TIFF moved their festival online with screenings of their high-profile films along with Q&As and introductions, and it gave me the opportunity to see one of my most-anticipated films of last year, Nomandland. A brilliant adaptation of the non-fiction book by Jessica Bruder that blends dramatic and documentary elements, Nomadland allows Chloé Zhao to apply a similar approach from her earlier films, The Rider and Songs My Brothers Taught Me, to a story with a broader theme. At the centre of the fictional part of the film is Frances McDormand who embraces a nomadic lifestyle living on the road and picking up work along the way. The bulk of the cast is made up of non-actors playing themselves as they explain their lives and choices to have a rootless existence. The improvisational approach creates something that is moving and grounded and is a respectful portrait of people across the United States who have found a way to live their lives differently.
Kelly Reichardt tells another story of the old West with First Cow in a different way than she did with Meek’s Cutoff. This time it’s a story of friendship and entrepreneurship in difficult circumstances. In an indirect way, it’s also a slow-moving and gentle heist film. With a pair of sensitive and wonderful performances from John Magaro and Orion Lee, it’s about two men who don’t quite fit into the frontier world, but they figure out how to survive in this new frontier. With impeccable and dirt-covered production design and evocation location cinematography from Christopher Blauvet (who shot Reichardt’s previous three films) that captures the raw beauty of the forest. The film is a perfectly structured and gentle portrait of a friendship that flourishes in harsh circumstances.

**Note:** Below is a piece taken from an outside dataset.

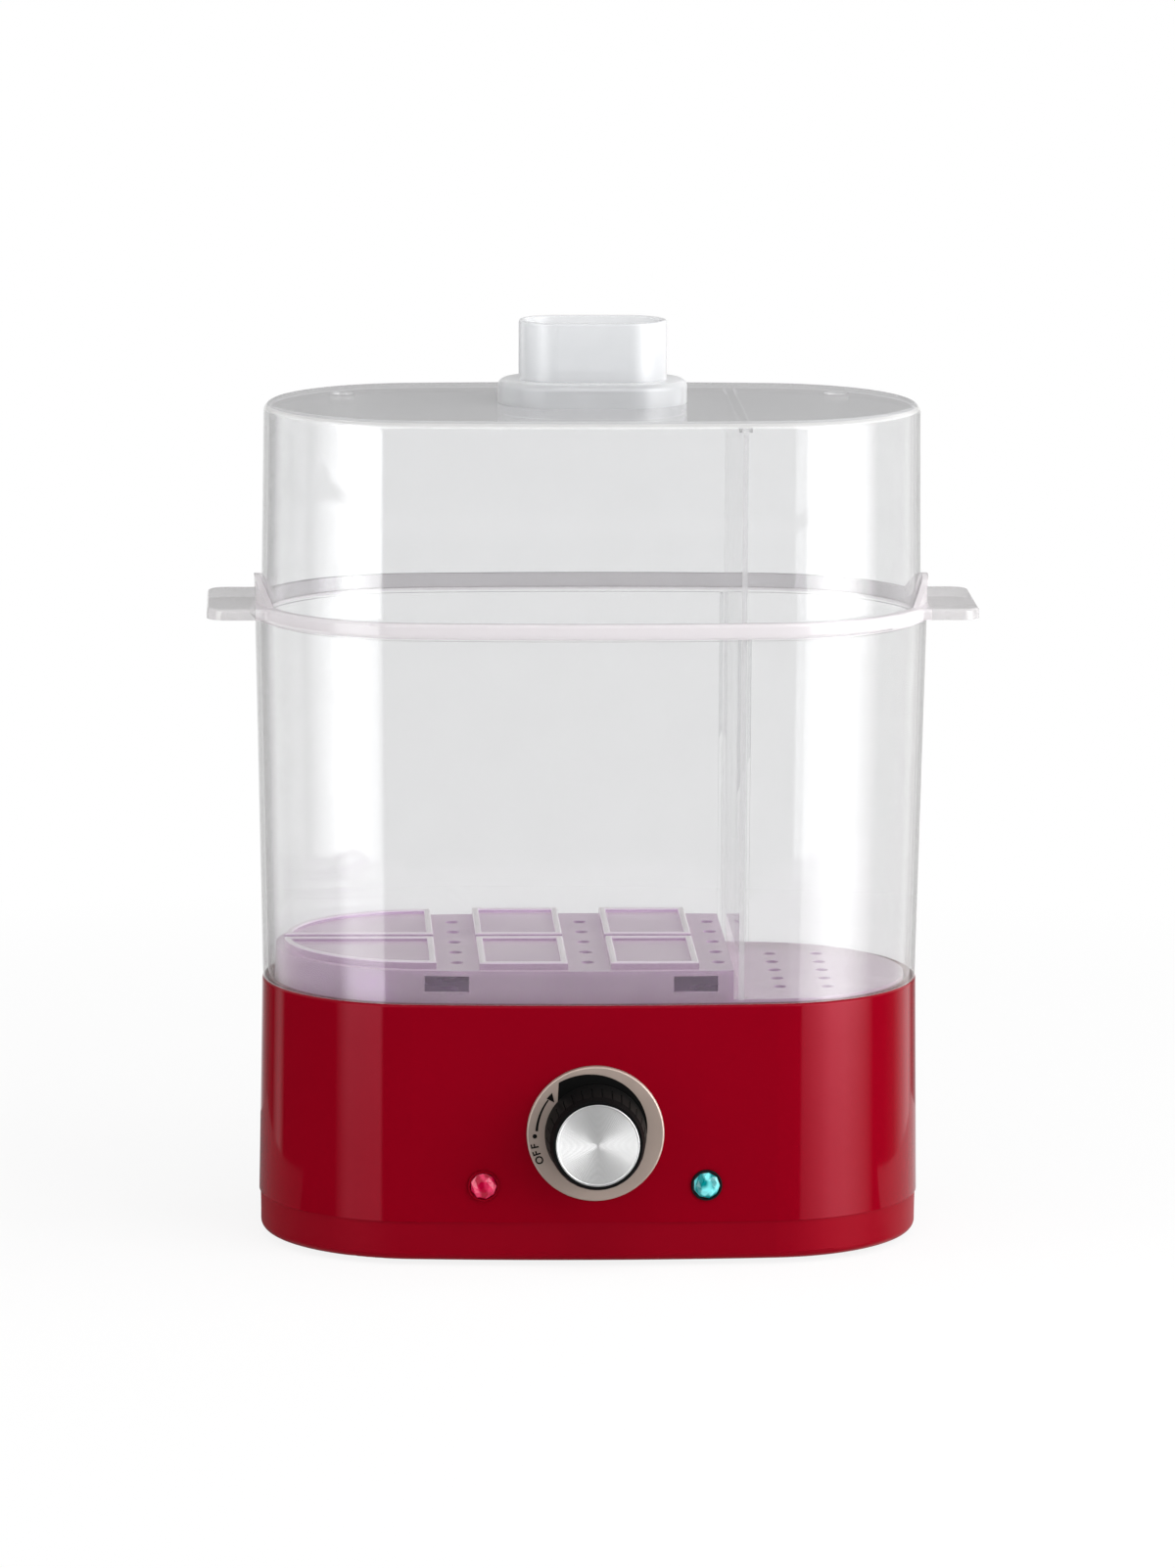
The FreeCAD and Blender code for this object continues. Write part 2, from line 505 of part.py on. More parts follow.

As the year goes on I add films to the list for favourite films of the year and then as the year ends I narrow the list down. This year I narrowed it down to 20 films, but here are some great films that didn’t make it into the full list:
Japanese director Hirokazu Kore-eda works with Catherine Deneuve, Juliette Binoche, and Ethan Hawke in The Truth, for a lovely family drama in French and English about a famous actress and the chaos her autobiography creates for the family.
Bill and Ted Face the Music is a surprisingly sweet and funny wrapping up of the Bill & Ted films with the focus shifting as the heroes are older and just a bit wiser.

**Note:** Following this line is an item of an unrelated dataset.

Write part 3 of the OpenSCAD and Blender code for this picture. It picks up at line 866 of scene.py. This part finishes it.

Sophy Romvari’s remarkable short documentary Still Processing looks at grief and memories in a moving and sadly beautiful way.
Mike Hoolboom’s experimental feature documentary about Canadian activist Judy Rebick, Judy Versus Capitalism, is personal and provides a biography and an immersion in the struggles for the rights of women in Canada.
Atlantis is an enigmatic Ukrainian science fiction film set in a future Ukraine devastated by war as a soldier dealing with PTSD tries to make some sense of his life. One of the most visually stunning films in recent years, it is deliberately-paced and the seemingly disconnected scenes start to coalesce into something remarkable as the film goes on.
A stylized and beautiful short from Sofia Bohdanowicz, Point and Line to Plane blends dealing with loss with art and history in a moving and understated way.
L.A. Tea Time is a fun documentary by Sophie Bédard Marcotte where she and her cinematographer set out on a road trip to hopefully meet up with Miranda July for tea. The journey is truly the reward and the self-referential film was filled with strange and lovely moments.